Gero meets Irén who explains that Róka, despite the danger, approached Bogdan for assistance because he had been a father figure to a senior Moscow Centre operative, implied to be Karla. Róka knows that Karla has sufficient seniority to get Léo released, and with no other options, hopes to appeal to his former friend's paternal feelings. No sooner has Irén made this revelation to Gero than Smiley and Lake arrive to extricate them both, pursued by the Hungarian security services. During their escape, facilitated by Jim Prideaux, Lake is shot and left behind.

Smiley, Gero and Irén escape via Czechoslovakia and Austria back to London. With the information Irén had recounted to Gero, Smiley works out that by reaching out for Karla's assistance in securing the release of Léo, Róka risked revealing Karla's actual identity, and consequently Karla decided to eliminate him. The Circus researchers track Bogdan down to Portugal, and Smiley attempts to trade that knowledge for Lake's safe return. Karla's response is simply to kill Bogdan and Róka and it transpires that Lake is already dead from his gunshot wounds. Léo's fate is uncertain, but it is likely he died under interrogation. Gero is not permitted to know what happened to Irén, but accepts a job with The Circus.

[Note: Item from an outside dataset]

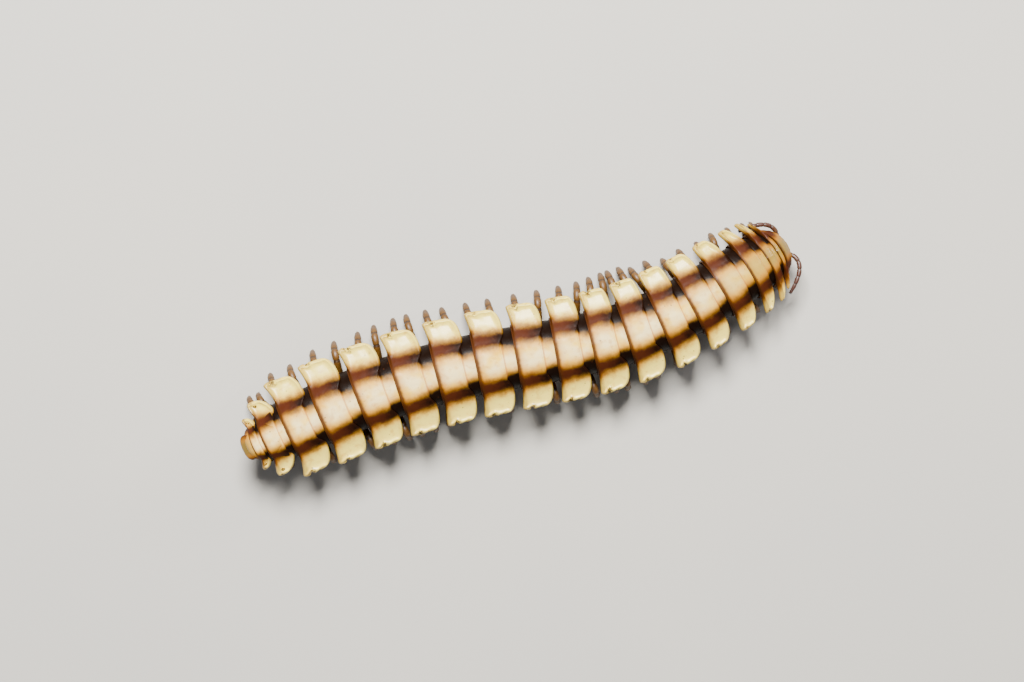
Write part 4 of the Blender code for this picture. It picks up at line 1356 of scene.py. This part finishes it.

Karla is revealed to be a ruthless fanatic, hardening both Control and Smiley's resolve to unmask him. Smiley is faced with the choice of a happy retirement with Ann, or a return to his life with his "grey mistress", The Circus, in pursuit of Karla. He chooses the latter.

==Reception==
The Guardian reviewer Steven Poole says the novel "expertly evokes the atmosphere of the originals." In a five star review in The Daily Telegraph, Jake Kerridge says "Harkaway's new recreation of the Smiley milieu, is note-perfect."